大山深处,寒风凛冽。吃过晚饭,老傅即安排人带所有同事去邻村他大姐家歇息。他大姐和大姐哥十分热情,寝室和床铺收拾得干干净净,架起一盆松柏木炭火,倍感温暖。黎明时分,还准备了一大桌丰盛的早餐,算是饯行。头儿是老酒罐,就着烧白、粉蒸肉、炖土豆腊猪蹄和红苕粉丝土鸡汤、煎鱼、炒菜等连干数杯,其他同事随声附和,主人不停夹菜,生怕大家吃不饱,互相说着客气话。

远处传来吹吹打打声,人声鼎沸,还有鞭炮声,显然是出殡起灵了。我有些坐不住,身边同事故作淡定,讳莫如深。我提前下席后,在院坝边一棵苦楝树下眺望,发现送葬的队伍围着老屋转了一圈,重返原地。墓地究竟在哪里呢?

归途中,露出太阳,头儿直夸老傅不错,虽与前妻离婚多年,仍让她住在老家,葬礼办得风风光光。大多数同事没吭声,老冯兼任会计,对老傅知根知底,两人面和心不和,他同我走在一起,挤眉弄眼,似有不屑。

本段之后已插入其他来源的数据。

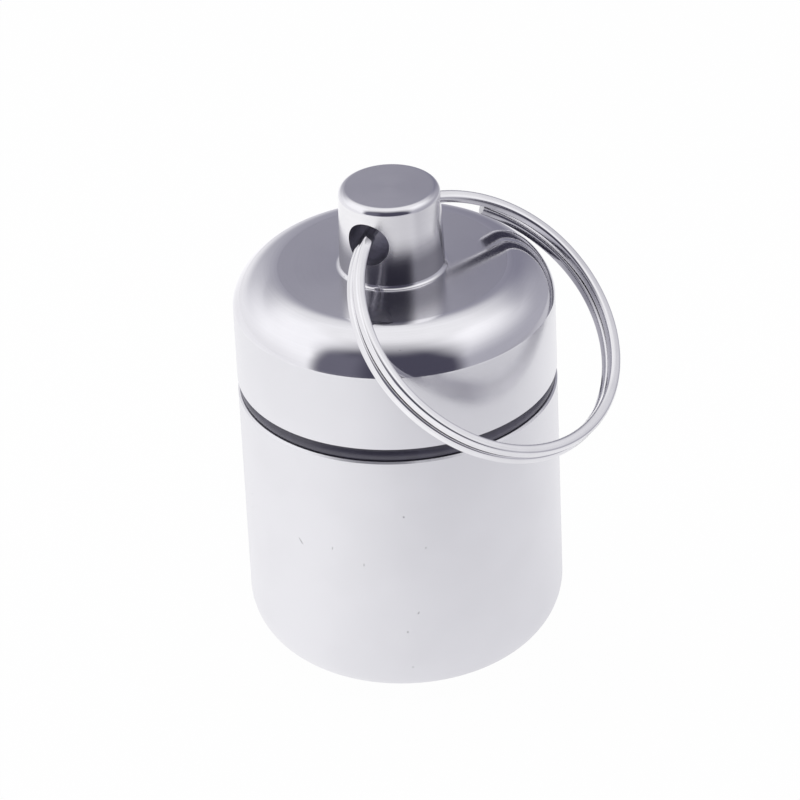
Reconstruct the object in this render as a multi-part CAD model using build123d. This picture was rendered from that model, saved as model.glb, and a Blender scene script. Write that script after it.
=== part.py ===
from build123d import *
import os
from math import asin, atan, atan2, cos, degrees, hypot, radians, sin

# A key-ring pill capsule, turned from aluminium bar: a cup with a reduced neck, a screw cap with a
# drilled knob, a rubber seal in the joint between them and a split ring through the knob.
# Millimetres. The origin is the centre of the cup's flat base and +Z runs up the capsule's axis.

# Cup
body_radius = 13.0        # outside of the cup and of the cap
cup_height = 23.5         # base to the shoulder under the seal
base_round = 4.6          # rounding between the wall and the base
shoulder_break = 0.14     # broken edge round the shoulder
floor_thickness = 2.6     # metal under the pills
bore_radius = 9.9         # room for the pills
bore_round = 1.6          # rounding where the bore meets its floor
neck_height = 7.0         # shoulder to the mouth
neck_wall = 0.9           # metal between the bore and the thread's root
neck_lead = 0.35          # chamfer round the mouth's outer edge
mouth_break = 0.2         # broken inner edge of the mouth

# Screw thread, shown plain: the neck stands at the thread's root and the cap's bore at its own root
thread_depth = 0.5
thread_clearance = 0.1    # radial, from the neck's thread to the cap's

# Seal
seal_gap = 1.13           # open joint between the shoulder and the cap's rim
seal_cord = 1.3           # thickness of the rubber ring
seal_inset = 0.15         # how far the seal stays inside the body's outline
seal_fit = 0.05           # clearance of the seal in its seats

# Cap
wall_height = 6.67        # rim to the crisp edge under the dome
dome_height = 3.0         # crisp edge to the flat top
flat_radius = 9.25        # flat top
roof_thickness = 2.3      # metal under the flat top
roof_round = 0.8          # rounding in the corner of the cap's hollow
rim_break = 0.1           # broken outer edge of the rim
rim_lead = 0.25           # chamfer at the mouth of the cap's bore

# Knob
knob_height = 7.0
knob_base_radius = 4.26
knob_top_radius = 4.06
knob_top_round = 0.58
knob_foot_round = 0.3     # hollow rounding where the knob stands on the flat top
hole_radius = 1.8         # cross hole for the split ring
hole_height = 3.8         # flat top to the hole's axis
hole_azimuth = 61.7       # direction of the hole's axis, degrees from +X

# Split ring
wire_diameter = 1.0
ring_radius = 11.69       # centre of the wire
ring_oval = 0.26          # how far the ring is out of round
coil_pitch = 1.02         # distance between the two turns
low_end_angle = 42.2      # cut end of the lower turn, degrees round the ring
high_end_angle = 109.5    # cut end of the upper turn
crossing_angle = 104.0    # stretch over which the wire climbs from one turn to the other
end_spring = 0.3          # how far the lower turn's free end stands off
end_spring_angle = 60.0   # stretch over which it comes back to the other turn
path_step = 13.0          # degrees between two points that the wire's centre line runs through
contact_step = 1.5        # degrees between two points that are tried against the cap
ring_play = 0.47          # how far the wire runs above the hole's axis, in the ring's plane
ring_shift = 0.54         # how far the ring's middle plane stands off the hole's axis
ring_skew = 8.9           # turn of the ring in its own plane, from the play in the hole
ring_tip = 6.5            # tilt of the ring's plane across the hole, from the same play
ring_rest_gap = 0.1       # clearance where the ring leans on the dome

# Sizes that follow
neck_radius = bore_radius + neck_wall
thread_radius = neck_radius + thread_depth
cap_bore_radius = thread_radius + thread_clearance
mouth_z = cup_height + neck_height
rim_z = cup_height + seal_gap
edge_z = rim_z + wall_height
top_z = edge_z + dome_height
roof_z = top_z - roof_thickness
knob_z = top_z + knob_height
hole_z = top_z + hole_height
dome_width = body_radius - flat_radius
dome_round = (dome_width**2 + dome_height**2) / (2 * dome_height)
dome_centre_z = top_z - dome_round
dome_end = asin((edge_z - dome_centre_z) / dome_round)
seal_radius = seal_cord / 2
seal_ring_radius = body_radius - seal_inset - seal_radius
seal_z = rim_z - seal_fit - seal_radius
seat_radius = seal_ring_radius - seal_radius - seal_fit
wire_radius = wire_diameter / 2


def turned(outline):
    """A solid of revolution about Z, from the (radius, height) curves of its closed outline."""
    edges = [edge for curve in outline for edge in curve.edges()]
    return revolve(Plane.XZ * make_face(edges), Axis.Z)


def arc_between(centre, radius, start, end):
    """An arc in the profile plane, from one angle to the other, in degrees."""
    return CenterArc(centre, radius, start, end - start)


def make_cup():
    """Cup: rounded base, straight bore, shoulder with the seal's seat, reduced neck."""
    outline = [
        Line((0, 0), (body_radius - base_round, 0)),
        arc_between((body_radius - base_round, base_round), base_round, -90, 0),
        Polyline(
            (body_radius, base_round),
            (body_radius, cup_height - shoulder_break),
            (body_radius - shoulder_break, cup_height),
            (seat_radius, cup_height),
            (seat_radius, seal_z + seal_radius),
            (neck_radius, seal_z + seal_radius + thread_depth),
            (neck_radius, mouth_z - neck_lead),
            (neck_radius - neck_lead, mouth_z),
            (bore_radius + mouth_break, mouth_z),
            (bore_radius, mouth_z - mouth_break),
            (bore_radius, floor_thickness + bore_round),
        ),
        arc_between((bore_radius - bore_round, floor_thickness + bore_round), bore_round, 0, -90),
        Line((bore_radius - bore_round, floor_thickness), (0, floor_thickness)),
        Line((0, floor_thickness), (0, 0)),
    ]
    seat = Pos(0, 0, seal_z) * Torus(seal_ring_radius, seal_radius + seal_fit)
    return turned(outline) - seat


def make_seal():
    """Round rubber ring that lies in the shoulder's seat, under the cap's rim."""
    return Pos(0, 0, seal_z) * Torus(seal_ring_radius, seal_radius)


def make_cap():
    """Cap: straight wall, polished dome up to a flat top, drilled knob, threaded hollow."""
    slope = (knob_base_radius - knob_top_radius) / knob_height
    taper = atan(slope)
    side_angle = degrees(taper)
    foot_lift = knob_foot_round * (1 - sin(taper))
    foot_side = (knob_base_radius - slope * foot_lift, top_z + foot_lift)
    foot_centre = (foot_side[0] + knob_foot_round * cos(taper), top_z + knob_foot_round)
    crown_drop = knob_top_round * (1 - sin(taper))
    crown_side = (knob_top_radius + slope * crown_drop, knob_z - crown_drop)
    crown_centre = (crown_side[0] - knob_top_round * cos(taper), knob_z - knob_top_round)
    outline = [
        Polyline(
            (cap_bore_radius + rim_lead, rim_z),
            (body_radius - rim_break, rim_z),
            (body_radius, rim_z + rim_break),
            (body_radius, edge_z),
        ),
        arc_between((flat_radius, dome_centre_z), dome_round, degrees(dome_end), 90),
        Line((flat_radius, top_z), (foot_centre[0], top_z)),
        arc_between(foot_centre, knob_foot_round, 270, 180 + side_angle),
        Line(foot_side, crown_side),
        arc_between(crown_centre, knob_top_round, side_angle, 90),
        Line((crown_centre[0], knob_z), (0, knob_z)),
        Line((0, knob_z), (0, roof_z)),
        Line((0, roof_z), (cap_bore_radius - roof_round, roof_z)),
        arc_between((cap_bore_radius - roof_round, roof_z - roof_round), roof_round, 90, 0),
        Polyline(
            (cap_bore_radius, roof_z - roof_round),
            (cap_bore_radius, rim_z + rim_lead),
            (cap_bore_radius + rim_lead, rim_z),
        ),
    ]
    hole = Cylinder(hole_radius, 4 * knob_base_radius)
    along_hole = Plane(origin=(0, 0, hole_z), z_dir=hole_axis())
    return turned(outline) - along_hole * hole


def hole_axis():
    """Level direction of the knob's cross hole, about which the split ring swings."""
    angle = radians(hole_azimuth)
    return Vector(cos(angle), sin(angle), 0)


def ring_plane(lean):
    """The split ring's own plane, tipped down by an angle from level about the hole's axis.

    Its origin is the ring's centre, its y axis points to the hole and its z axis along the coil.
    """
    outward = hole_axis().cross(Vector(0, 0, 1))
    coil_axis = outward * sin(lean) + Vector(0, 0, 1) * cos(lean)
    square = Plane(origin=(0, 0, hole_z), x_dir=hole_axis(), z_dir=coil_axis)
    loose = square.location * Rotation(0, -ring_tip, -ring_skew)
    return Plane(loose * Pos(0, ring_play - ring_radius, ring_shift))


def smooth(share):
    """Soft step from 0 to 1."""
    share = min(max(share, 0.0), 1.0)
    return share * share * (3 - 2 * share)


def wire_level(travel):
    """Height of the wire's centre over the ring's middle plane, at an angle along the wire."""
    crossing_start = low_end_angle + 360 - high_end_angle
    climb = coil_pitch * smooth((travel - crossing_start) / crossing_angle)
    stand_off = end_spring * (1 - smooth(travel / end_spring_angle))
    return climb - coil_pitch / 2 - stand_off


def wire_point(travel):
    """Centre of the wire in the ring's own plane, at an angle along the wire from its lower end."""
    angle = radians(low_end_angle - travel)
    reach = ring_radius + ring_oval * sin(2 * angle)
    return Vector(reach * cos(angle), reach * sin(angle), wire_level(travel))


def gap_to_cap(point):
    """Distance from a point beside or above the cap to its dome, its flat top or its wall."""
    radius = hypot(point.X, point.Y)
    if radius <= flat_radius:
        return point.Z - top_z
    if atan2(point.Z - dome_centre_z, radius - flat_radius) >= dome_end:
        return hypot(radius - flat_radius, point.Z - dome_centre_z) - dome_round
    return hypot(radius - body_radius, max(point.Z - edge_z, 0))


def wire_length_angle():
    """Angle that the wire turns through from its lower end to its upper end."""
    return low_end_angle + 720 - high_end_angle


def wire_points(step):
    """Evenly spaced points of the wire's centre line, in the ring's own plane."""
    count = round(wire_length_angle() / step)
    return [wire_point(wire_length_angle() * index / count) for index in range(count + 1)]


def resting_lean():
    """The lean at which the ring comes down on the dome, found by halving the interval."""
    points = wire_points(contact_step)
    high, low = 0.0, radians(75)
    for _ in range(40):
        lean = (high + low) / 2
        plane = ring_plane(lean)
        nearest = min(gap_to_cap(plane.from_local_coords(point)) for point in points)
        if nearest > wire_radius + ring_rest_gap:
            high = lean
        else:
            low = lean
    return high


def make_split_ring():
    """Split ring: one round wire in two turns, with a crossing between them and two cut ends."""
    path = Spline(*wire_points(path_step))
    start = Plane(origin=path @ 0, z_dir=path % 0)
    wire = sweep(start * Circle(wire_radius), path=path)
    return ring_plane(resting_lean()) * wire


os.makedirs("parts", exist_ok=True)
export_step(make_cup(), "parts/cup.step")
export_step(make_seal(), "parts/o_ring.step")
export_step(make_cap(), "parts/cap.step")
export_step(make_split_ring(), "parts/split_ring.step")
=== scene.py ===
"""Studio scene of a key-ring pill capsule: a turned cup, its screw cap, a rubber seal and a split ring.

Lengths are millimetres and become metres when a mesh is made. Angles are degrees unless said otherwise.
Z is up, the cup stands at the origin and the screw's axis is the Z axis.
"""

from __future__ import annotations

import logging
from dataclasses import dataclass, field
from enum import Enum
from typing import Any

import bpy
import numpy as np
from mathutils import Matrix, Vector


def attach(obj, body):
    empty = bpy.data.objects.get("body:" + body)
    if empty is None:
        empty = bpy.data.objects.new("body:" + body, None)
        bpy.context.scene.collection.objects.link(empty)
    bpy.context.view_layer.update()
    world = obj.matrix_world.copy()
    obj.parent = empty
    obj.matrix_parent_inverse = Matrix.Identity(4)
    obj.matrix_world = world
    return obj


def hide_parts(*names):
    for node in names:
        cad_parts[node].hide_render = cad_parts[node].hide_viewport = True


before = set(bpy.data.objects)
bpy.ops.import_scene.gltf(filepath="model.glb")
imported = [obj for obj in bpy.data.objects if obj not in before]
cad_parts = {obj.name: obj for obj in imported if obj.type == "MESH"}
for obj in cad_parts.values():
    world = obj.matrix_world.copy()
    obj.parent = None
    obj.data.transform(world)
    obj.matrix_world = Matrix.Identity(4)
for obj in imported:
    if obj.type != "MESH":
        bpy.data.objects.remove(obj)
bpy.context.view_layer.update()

LOG = logging.getLogger("capsule")
MM = 0.001  # one millimetre in metres
WELD = 1e-5  # points closer than this are one point
TINY = 1e-12  # stands in for a length of nothing where one divides by it
TURNS = 256  # cells round a turned surface of the capsule
STUDIO_TURNS = 96  # the same for the tent and the paper
ROUND = 2 * np.pi  # a full turn, in radians

Colour = tuple[float, float, float]
Spot = tuple[float, float]  # distance from the axis, and height
Socket = bpy.types.NodeSocket
Node = bpy.types.Node


# Surfaces: turned profiles and patches, as whole arrays


@dataclass(frozen=True)
class Patch:
    """A surface worked out on a grid.

    Attributes:
        points: Places on the surface, shape (rows, columns, 3).
        normals: Outward unit normals there.
        finish: Which of the piece's finishes it wears.
        marks: Lengths along and across the surface there, shape (rows, columns, 2), or None.
    """

    points: np.ndarray
    normals: np.ndarray
    finish: int = 0
    marks: np.ndarray | None = None


@dataclass(frozen=True)
class Run:
    """One stretch of a turned profile, travelled with the metal on its left-hand side.

    Attributes:
        radius: Distances from the axis.
        height: Heights.
        lean: Angle of the outward normal above the horizontal at each point, in radians.
        finish: Which of the piece's finishes it wears.
    """

    radius: np.ndarray
    height: np.ndarray
    lean: np.ndarray
    finish: int = 0


def around(radius: Any, angle: Any, height: Any) -> np.ndarray:
    """Vectors round the Z axis: radius times the cosine and sine of an angle in radians, and a height."""
    return np.stack(np.broadcast_arrays(radius * np.cos(angle), radius * np.sin(angle), height), -1)


def straight(start: Spot, end: Spot, steps: int = 1, finish: int = 0) -> Run:
    """A straight stretch of profile, whose normal is its direction turned a quarter to the right.

    Args:
        start: Its first point.
        end: Its last point.
        steps: Number of cells along it.
        finish: Which of the piece's finishes it wears.

    Returns:
        The stretch.
    """
    share = np.linspace(0.0, 1.0, steps + 1)
    along = np.arctan2(end[1] - start[1], end[0] - start[0])
    radius, height = (first + (last - first) * share for first, last in zip(start, end))
    return Run(radius, height, np.full(steps + 1, along - np.pi / 2), finish)


def arc(centre: Spot, radius: float, start: float, end: float, steps: int, finish: int = 0) -> Run:
    """An arc of profile: centre plus radius times the cosine and sine of an angle that runs evenly.

    Its normal points away from the centre where the angle grows, and to the centre where it falls.

    Args:
        centre: The arc's centre.
        radius: Radius of the arc.
        start: First angle above the horizontal.
        end: Last angle.
        steps: Number of cells along it.
        finish: Which of the piece's finishes it wears.

    Returns:
        The stretch.
    """
    angle = np.radians(np.linspace(start, end, steps + 1))
    inward = np.pi if end < start else 0.0
    return Run(centre[0] + radius * np.cos(angle), centre[1] + radius * np.sin(angle), angle + inward, finish)


def chain(corners: list[Spot], finish: int = 0) -> list[Run]:
    """Straight stretches from each corner to the next.

    Args:
        corners: The corners.
        finish: Which of the piece's finishes they wear.

    Returns:
        The stretches in order.
    """
    return [straight(start, end, 1, finish) for start, end in zip(corners, corners[1:])]


def turned(run: Run, phase: float = 0.0, turns: int = TURNS) -> Patch:
    """A stretch of profile carried round the Z axis: its radius and its height at every angle.

    Args:
        run: The stretch of profile.
        phase: Angle of the first column.
        turns: Number of cells round the axis.

    Returns:
        The surface, with its first column repeated as its last.
    """
    angle = np.radians(phase) + np.linspace(0.0, ROUND, turns + 1)
    angle[-1] = angle[0]
    radius, height, lean = (part[:, None] for part in (run.radius, run.height, run.lean))
    return Patch(around(radius, angle, height), around(np.cos(lean), angle, np.sin(lean)), run.finish)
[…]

多年以后,我才知道,老傅支边时,寂寞难耐,勾引一位漂亮的有夫之妇,可纸包不住火,还是拆散了两个家庭,各有一子甩给他抚养。他和新人在外地臭名昭著,托亲友双双调回家乡县属机关。前妻被休,忍气吞声,依然照料老傅年迈的农村父母,直至送终,也未改嫁。娘家人说她命比秦香莲苦,不幸嫁了个当代陈世美,在她死后,坚持要把她埋在生前居住的堂屋。生是傅家人,死作傅家鬼。

这事让我对老傅有了隔膜之感。有一次,他想晋升中级职称,需提交一篇相关论文,私下找我代笔,我断然拒绝,从此交恶。但我俩是邻居,他与前妻所生的小男孩常跟我玩,我有怜悯之心,鼓励他好好学习,为妈妈争口气,他也含泪誓言,长大做有用之人。后来,我调换多个部门,与不少老同事失去联系,只听说老傅由乙肝演变成癌而死,临退休却魂归故里,陪前妻去了,我不胜唏嘘。

现在,那忧郁的小男孩,你也四十而不惑了吧,不管有没有成才,应该常回老家去看看,守护好土墙瓦房坟屋。